Append all the new children nodes to the node
whose innerHTML
attribute is being set,
preserving their order.
script
elements inserted
using innerHTML
do not execute when they are
inserted.
For HTML documents, and for HTML elements in HTML documents, certain APIs defined in DOM3 Core become case-insensitive or case-changing, as sometimes defined in DOM3 Core, and as summarized or required below. [DOM3CORE].
This does not apply to XML documents or to elements that are not in the HTML namespace despite being in HTML documents.
Element.tagName
, Node.nodeName
, and Node.localName
These attributes return tag names in all uppercase and attribute names in all lowercase, regardless of the case with which they were created.
Document.createElement()
The canonical form of HTML markup is all-lowercase; thus, this method will lowercase the argument before creating the requisite element.
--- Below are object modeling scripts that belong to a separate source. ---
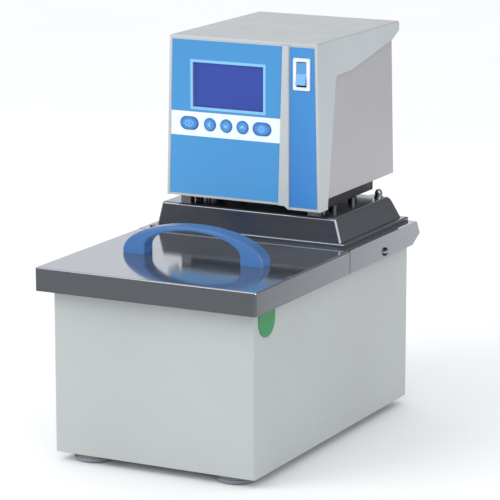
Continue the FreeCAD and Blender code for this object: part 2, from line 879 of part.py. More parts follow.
def plinth_solid(name, inset):
    """The plinth's outer form, or the form of its inside when it is inset by the wall."""
    body = new_body(name)
    low = size("lid_top") - inset
    high = plinth_top - inset
    side = plinth_side - inset
    front = size("plinth_front") + inset
    back = size("plinth_back") - inset
    block = sketch_on(body, "YZ", -side)
    polygon(block, [(front, low), (back, low), (back - size("plinth_back_lean"), high), (front, high)])
    pad(body, block, side * 2)
    waste = sketch_on(body, "XZ", back + 1)
    for end in (-1, 1):
        polygon(waste, [(side * end, low), (side * end, high), ((side - size("plinth_lean")) * end, high)])
    pocket(body, waste, size("plinth_back"), towards_normal=True)
    top = plain(high) - 1
    rear = plain(back) - 30
    rear_rounding = 13
    side_rounding = 3.5
    rounded(body, rear_rounding - plain(inset), lambda edge: runs_along(edge, X)
            and edge.BoundBox.ZMin > top and edge.CenterOfMass.y > rear)
    foot = plain(low) + 0.1
    rounded(body, side_rounding - plain(inset), lambda edge: edge.BoundBox.ZMax > foot
            and not (runs_along(edge, X) and edge.CenterOfMass.y > rear))
    return body


def make_plinth():
    """Raised stainless cover with leaning sides, a sloping back and a raised rim at its foot."""
    wall = size("sheet_steel")
    outside = plinth_solid("PlinthOutside", 0)
    inside = plinth_solid("PlinthInside", wall)
    reach = size("rim_reach")
    overlap = 6
    rim_rounding = 1.8
    rim = ring(
        "Rim", "XY",
        (-plinth_side - reach, size("plinth_front") - reach,
         plinth_side + reach, size("plinth_back") + size("rim_back_reach")),
        (overlap - plinth_side, size("plinth_front") + overlap,
         plinth_side - overlap, size("plinth_back") - overlap),
        size("lid_top"), size("rim_height"))
    outer_edge = plain(plinth_side)
    rim_top = plain(size("lid_top") + size("rim_height")) - 0.1
    rounded(rim, rim_rounding, lambda edge: edge.BoundBox.ZMin > rim_top
            and (abs(edge.CenterOfMass.x) > outer_edge
                 or not plain(size("plinth_front")) < edge.CenterOfMass.y < plain(size("plinth_back"))))
    holes = [cylinder(size("shaft_opening"), 10, 0, size("pump_y"), plinth_top - 5)]
    for side in (-1, 1):
        holes.append(cylinder(size("rod_hole"), 10, size("float_x") * side, size("float_y"), plinth_top - 5))
        holes.append(cylinder(leg_hole, 10, size("coil_radius") * side, size("pump_y"), plinth_top - 5))
        holes.append(cylinder(size("screw_hole"), 10, size("cap_nut_x") * side, size("cap_nut_y"),
                              plinth_top - 5))
        holes.append(cylinder(size("nozzle_radius") + 0.1, 40, size("pipe_x") * side,
                              size("plinth_back") - 30, size("nozzle_z"), "+Y"))
    keep(cut(fused(outside, rim), inside, *holes), "pump_plinth")


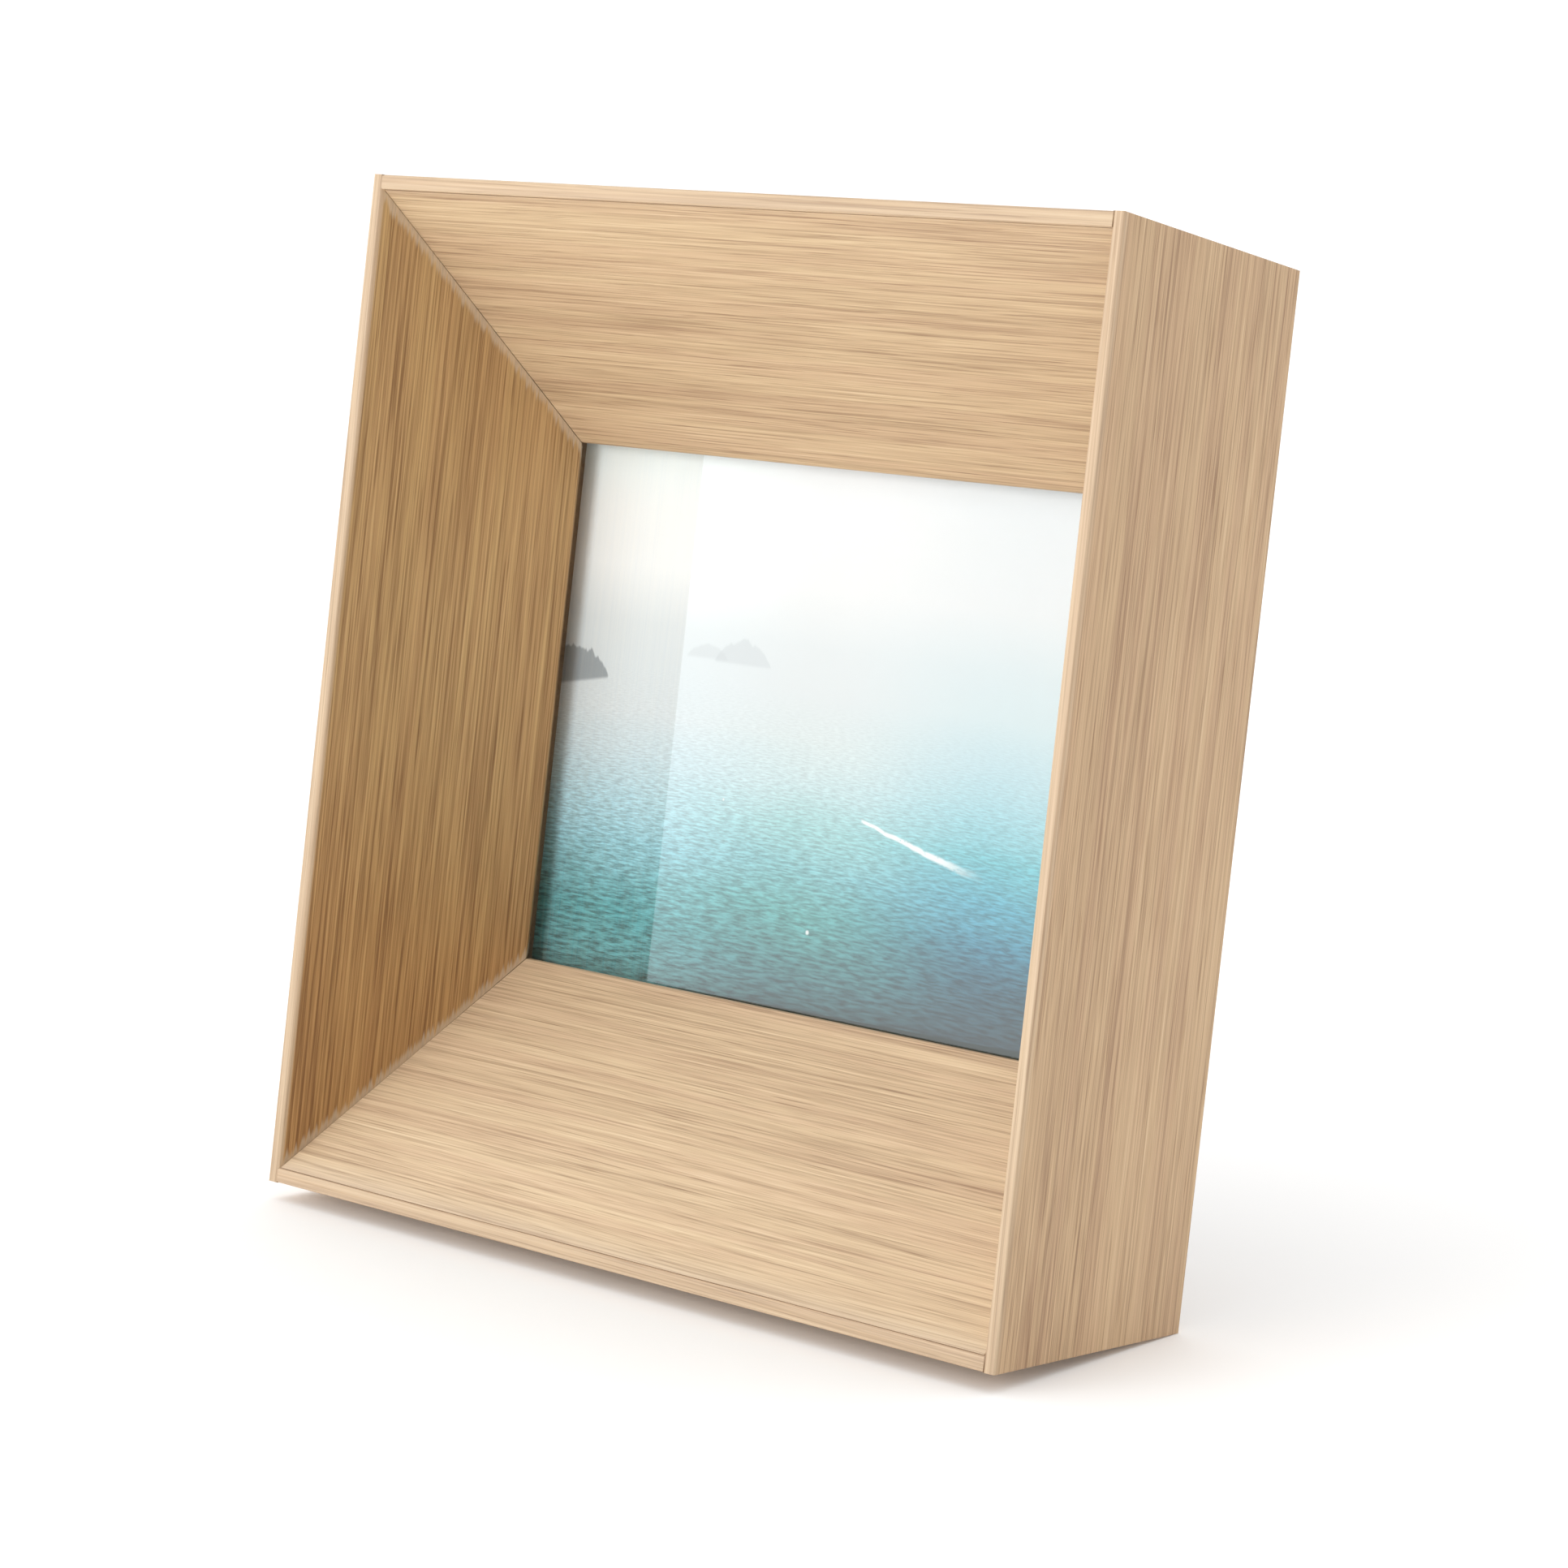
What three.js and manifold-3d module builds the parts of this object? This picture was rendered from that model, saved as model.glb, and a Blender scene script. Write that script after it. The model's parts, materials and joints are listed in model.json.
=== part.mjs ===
// A deep wooden picture frame for one landscape print, standing on its back edge and a folding strut.
//
// Millimetres. X runs to the right, Y from the front to the back and Z up. Every piece is built in the
// frame's own space, with the front edges in the plane y = 0 and the middle of the picture at x = z = 0.
// The last lines lean the whole frame back and put the middle of its footprint at the origin.

import * as THREE from 'three';
import { ConvexGeometry } from 'three/addons/geometries/ConvexGeometry.js';
import { mergeVertices } from 'three/addons/utils/BufferGeometryUtils.js';
import Module from 'manifold-3d';

const wasm = await Module();
wasm.setup();

// ---- driving dimensions ----

const WIDTH = 180; // outside, across the front edges
const HEIGHT = 182;
const DEPTH = 48.3; // front edge to back edge
const TAPER = 4.9; // degrees that each outer side leans in towards the back
const LEAN = 8.8; // degrees that the standing frame leans back
const BOARD = 2.6; // thickness of the outer boards, whose front edges are the lip

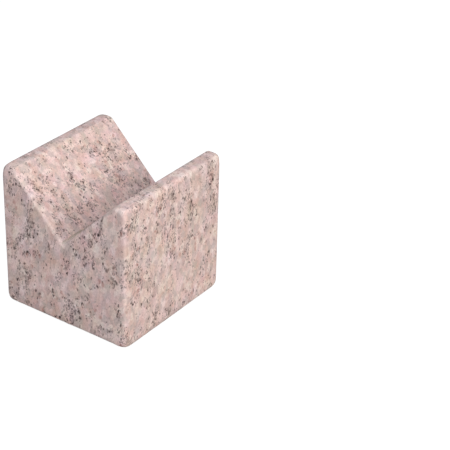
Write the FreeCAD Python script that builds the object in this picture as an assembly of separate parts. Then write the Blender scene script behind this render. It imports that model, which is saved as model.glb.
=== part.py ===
"""Granite V block: a stone cube with a centred V along its top, which cradles round work.

The block is one piece of stone. X runs across the V, Y runs along it and Z is up. The origin
is the middle of the base, so the block stands on the XY plane. Lengths are in millimetres.
"""
import FreeCAD
import Part
import math
import os

from FreeCAD import Vector

# Outside of the block
block_width = 101.6     # across the V, along X
block_length = 101.6    # along the V, along Y
block_height = 101.6    # from the base to the flat tops of the two legs

# The V, centred in the width and open at both ends
vee_angle = 90.0        # between the two flanks
land_width = 9.525      # flat top of each leg, from its outer side to the mouth of the V

# Relief groove sawn where the flanks would meet, so that they can be ground down to a clean
# lower edge, and so that the corner of a square bar still seats in the V
relief_width = 3.2
relief_depth = 1.6      # from the lower edges of the flanks to the groove's floor

# Every outside edge and corner is rounded over, so that the brittle stone doesn't chip
edge_radius = 3.5


def vee_levels():
    """Heights of the line where the flanks would meet, of their lower edges and of the floor."""
    half_angle = math.radians(vee_angle / 2)
    half_opening = block_width / 2 - land_width
    root = block_height - half_opening / math.tan(half_angle)
    lower_edges = root + relief_width / 2 / math.tan(half_angle)
    return root, lower_edges, lower_edges - relief_depth


def edge_rounding():
    """Radius of the rounded edges. The top of a leg has one on each side, so its width is the limit."""
    turn_onto_side = math.radians(90)
    turn_onto_flank = math.radians(90 - vee_angle / 2)
    share_of_land = math.tan(turn_onto_side / 2) + math.tan(turn_onto_flank / 2)
    return min(edge_radius, 0.9 * land_width / share_of_land)


def section():
    """Face of the block's section across the V, in the plane of its front end."""
    half_width = block_width / 2
    half_opening = half_width - land_width
    half_groove = relief_width / 2
    root, lower_edges, floor = vee_levels()
    right_half = [
        (half_groove, floor),
        (half_groove, lower_edges),
        (half_opening, block_height),
        (half_width, block_height),
        (half_width, 0),
    ]
    left_half = [(-x, z) for x, z in reversed(right_half)]
    corners = [Vector(x, -block_length / 2, z) for x, z in right_half + left_half]
    return Part.Face(Part.makePolygon(corners + corners[:1]))


def is_outside_edge(edge):
    """True for every edge but the four that run along the groove, inside the V."""
    box = edge.BoundBox
    runs_along = box.YLength > block_length / 2
    in_groove = max(abs(box.XMin), abs(box.XMax)) < relief_width
    return not (runs_along and in_groove)


def v_block():
    """The section drawn out along the V, with its outside edges rounded over."""
    drawn = section().extrude(Vector(0, block_length, 0))
    outside_edges = [edge for edge in drawn.Edges if is_outside_edge(edge)]
    return drawn.makeFillet(edge_rounding(), outside_edges).Solids[0]


os.makedirs("parts", exist_ok=True)
block = v_block()
block.exportStep("parts/v_block.step")

root, lower_edges, floor = vee_levels()
print(f"v_block: valid {block.isValid()}, {len(block.Faces)} faces, {block.Volume / 1000:.1f} cm3")
print(f"V opening {block_width - 2 * land_width:.2f} mm, flanks meet {root:.2f} mm above the base")
print(f"groove from {lower_edges:.2f} to {floor:.2f} mm, edges rounded {edge_rounding():.2f} mm")
print("ok")
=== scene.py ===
# %% [markdown]
# # A granite V block
#
# A V block is a cube of stone with a right-angled V ground along its top. Round work lies in
# the V and can't roll, while it is marked out or measured. Granite is chosen because it
# doesn't rust, doesn't burr and hardly moves with the temperature.
#
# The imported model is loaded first. It is the fixed frame: every size and place below comes
# from it, so that the looks fit the part without any fitting by eye.

import math
import random

import bmesh
import bpy
from mathutils import Matrix, Vector


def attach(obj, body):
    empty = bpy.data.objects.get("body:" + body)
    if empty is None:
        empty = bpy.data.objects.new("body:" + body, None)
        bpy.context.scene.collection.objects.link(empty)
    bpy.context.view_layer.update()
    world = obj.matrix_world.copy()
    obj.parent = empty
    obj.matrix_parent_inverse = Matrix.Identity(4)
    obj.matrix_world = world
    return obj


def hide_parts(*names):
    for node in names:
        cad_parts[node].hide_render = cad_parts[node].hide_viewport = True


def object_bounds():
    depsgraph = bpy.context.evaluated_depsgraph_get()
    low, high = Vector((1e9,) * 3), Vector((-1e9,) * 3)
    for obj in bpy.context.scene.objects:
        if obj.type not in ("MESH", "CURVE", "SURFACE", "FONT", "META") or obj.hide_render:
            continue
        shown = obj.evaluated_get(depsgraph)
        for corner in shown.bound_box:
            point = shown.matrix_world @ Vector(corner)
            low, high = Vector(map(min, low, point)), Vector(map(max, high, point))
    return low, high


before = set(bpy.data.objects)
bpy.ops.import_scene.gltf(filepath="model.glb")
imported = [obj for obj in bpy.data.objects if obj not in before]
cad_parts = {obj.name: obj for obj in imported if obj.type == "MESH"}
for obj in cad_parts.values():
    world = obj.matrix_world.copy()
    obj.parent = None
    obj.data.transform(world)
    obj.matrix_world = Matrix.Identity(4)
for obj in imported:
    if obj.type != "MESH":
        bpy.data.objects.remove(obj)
cad_low, cad_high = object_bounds()
size = cad_high - cad_low
centre = (cad_low + cad_high) / 2
print("block", [round(side * 1000, 2) for side in size], "mm")

# %% [markdown]
# ## The sizes that shape it
#
# Each leg has a flat top, called a land here. The V falls at 45 degrees from both lands, and a
# narrow relief groove is sawn where its two flanks would meet. These three lengths are the
# part's own. Everything else about the shape follows from them and from the frame's box.

# %% Sizes of the V
mm = 0.001
land_width = 9.525 * mm
relief_width = 3.2 * mm
relief_depth = 1.6 * mm

half_width = size.x / 2
half_length = size.y / 2
top = cad_high.z
base = cad_low.z
mouth = half_width - land_width
relief = relief_width / 2
flank_drop = mouth - relief
print("V opens", round(2 * mouth / mm, 2), "mm wide and is", round(flank_drop / mm, 2), "mm deep")

# %% [markdown]
# ## Editing helpers
#
# In edit mode an operator acts on what is selected, as it does by hand. `choose` selects in
# code: it takes a test of a vertex, edge or face. `cut` slices the whole mesh with a plane,
# which leaves a line of new edges all round it, like a mark scribed round the block.

# %% Helpers for edit mode
def nothing_selected():
    if bpy.context.object and bpy.context.object.mode != "OBJECT":
        bpy.ops.object.mode_set(mode="OBJECT")
    bpy.ops.object.select_all(action="DESELECT")


def choose(piece, kind, test):
    bpy.ops.mesh.select_mode(type=kind)
    bpy.ops.mesh.select_all(action="DESELECT")
    mesh = bmesh.from_edit_mesh(piece.data)
    parts = {"VERT": mesh.verts, "EDGE": mesh.edges, "FACE": mesh.faces}[kind]
    picked = [part for part in parts if test(part)]
    for part in picked:
        part.select_set(True)
    mesh.select_flush_mode()
    bmesh.update_edit_mesh(piece.data)
    return len(picked)


def cut(axis, place):
    bpy.ops.mesh.select_all(action="SELECT")
    point = centre.copy()
    point[axis] = place
    normal = Vector((0, 0, 0))
    normal[axis] = 1
    bpy.ops.mesh.bisect(plane_co=point, plane_no=normal)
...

Also, the element created must be in the HTML namespace.
This doesn't apply to Document.createElementNS()
. Thus, it is possible, by
passing this last method a tag name in the wrong case, to create an
element that claims to have the tag name of an element defined in this
specification, but doesn't support its interfaces, because it really has
another tag name not accessible from the DOM APIs.
Element.setAttributeNode()
When an Attr
node is set on an HTML element, it must have its name
lowercased before the element is affected.
This doesn't apply to Document.setAttributeNodeNS()
.
Element.setAttribute()
When an attribute is set on an HTML element, the name argument must be lowercased before the element is affected.
This doesn't apply to Document.setAttributeNS()
.
Document.getElementsByTagName()
and Element.getElementsByTagName()
These methods (but not their namespaced counterparts) must compare the given argument case-insensitively when looking at HTML elements, and case-sensitively otherwise.
Thus, in an HTML document with nodes in multiple namespaces, these methods will be both case-sensitive and case-insensitive at the same time.
Document.renameNode()
If the new namespace is the HTML namespace, then the new qualified name must be lowercased before the rename takes place.